Other highlights noted in the latest Index Status Report are that:

  • More than half of governments that currently report on the accrual basis have either adopted IPSAS, or national standards based on IPSAS[4].
  • Within 5 years, it is expected that almost three-quarters of countries reporting on an accrual basis will rely on IPSAS.

The report also highlights critical success factors for accrual reform projects. These factors include coordinated planning, committed and sustained support from politicians and senior policymakers, clear on-going communications, a change management plan, and effective training and capacity building programs.  

IFAC and CIPFA are planning to expand the coverage and scope of the International Public Sector Financial Accountability Index, and to provide periodic status reports during the coming years.

[1] Technical Director, International Public Sector Accounting Standards Board (IPSASB), Toronto, Canada.

[2] Deputy Director, International Public Sector Accounting Standards Board (IPSASB), Toronto, Canada.

[3] Manager, Standards Development and Technical Projects, International Public Sector Accounting Standards Board (IPSASB), Toronto, Canada.

[4] Jurisdictions can adopt IPSAS directly, or indirectly by a national endorsement mechanism or through national standards which reference IPSAS.

Note: The posts on the IMF PFM Blog should not be reported as representing the views of the IMF. The views expressed are those of the authors and do not necessarily represent those of the IMF or IMF policy.


This is yet another example of the accountancy profession promoting themselves. The only achievable advantage of accrual accounting for governments is actually jobs for accountants and consultancy assignments for accounting firms. All the evidence from those, still few, governments that have adopted private sector style financial reporting is that the costs are significant and the benefits are few and far between.

The accuracy of this survey also leaves much to be desired. It is true that only two central governments in sub-Saharan Africa have actually adopted accrual based financial statements. But the survey names the wrong two.
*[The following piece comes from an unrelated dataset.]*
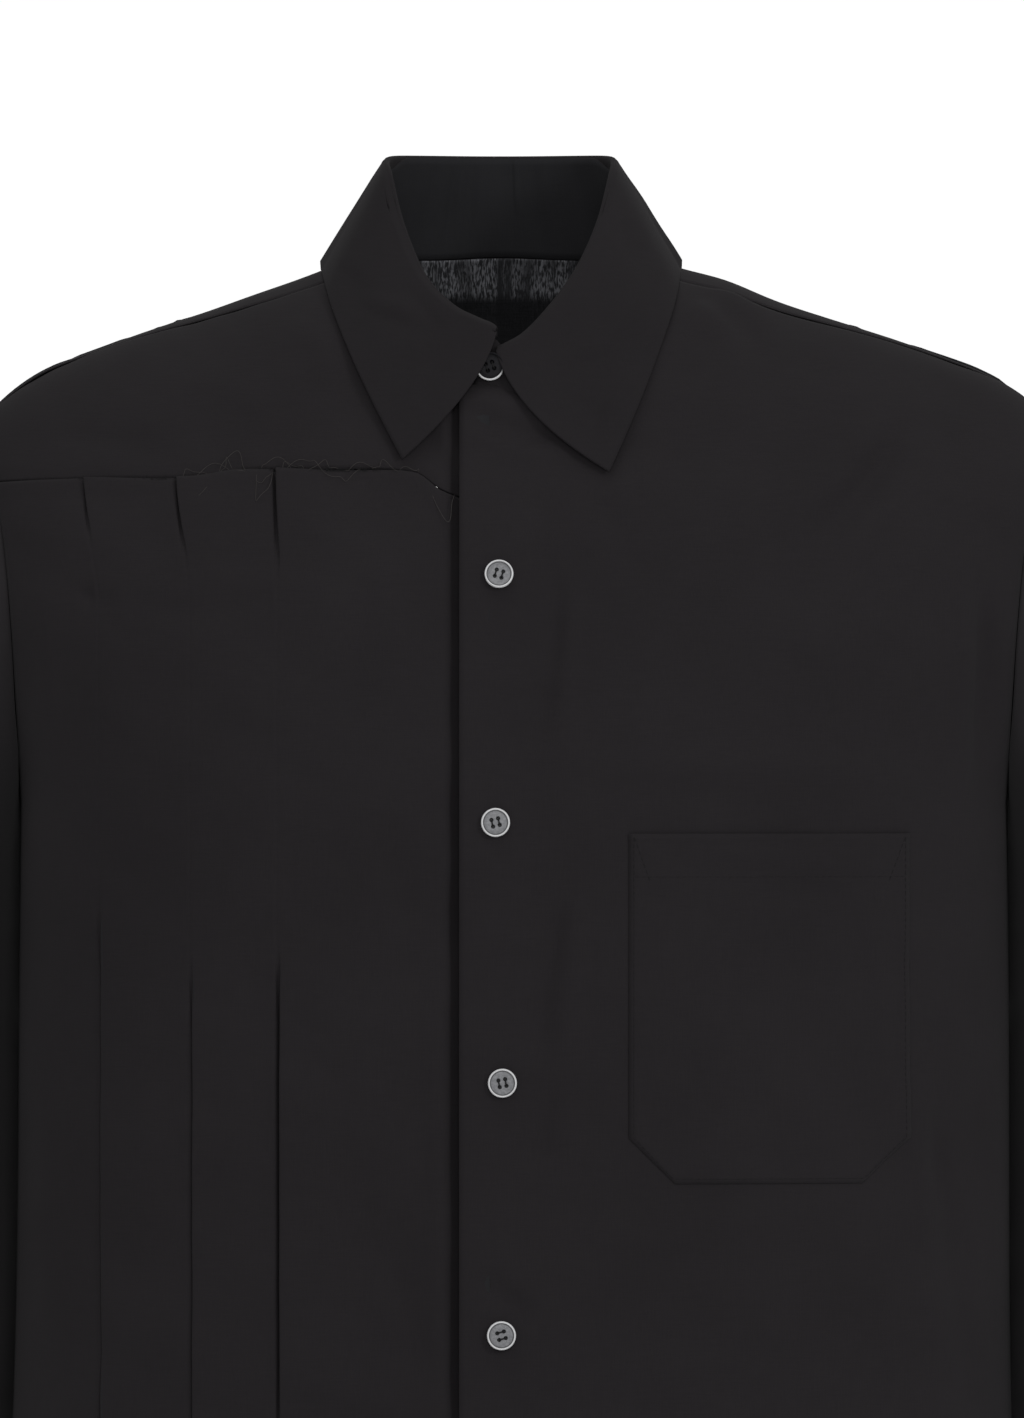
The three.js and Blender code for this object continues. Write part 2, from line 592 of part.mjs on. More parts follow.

It is actually Tanzania and then Nigeria (not DRC nor Burundi).

I also doubt the accuracy of the survey.

Governments of (CEMAC) central Africa economic and monetary union enacted a convention in 2011, for the adoption of accrual accounting "la comptabilite de droit constate " by its member states. In Cameroon , the first legislation on the adoption of accrual accounting was in 1998 for the Local governments and subsequently 2008 for public administrative entities (EPA).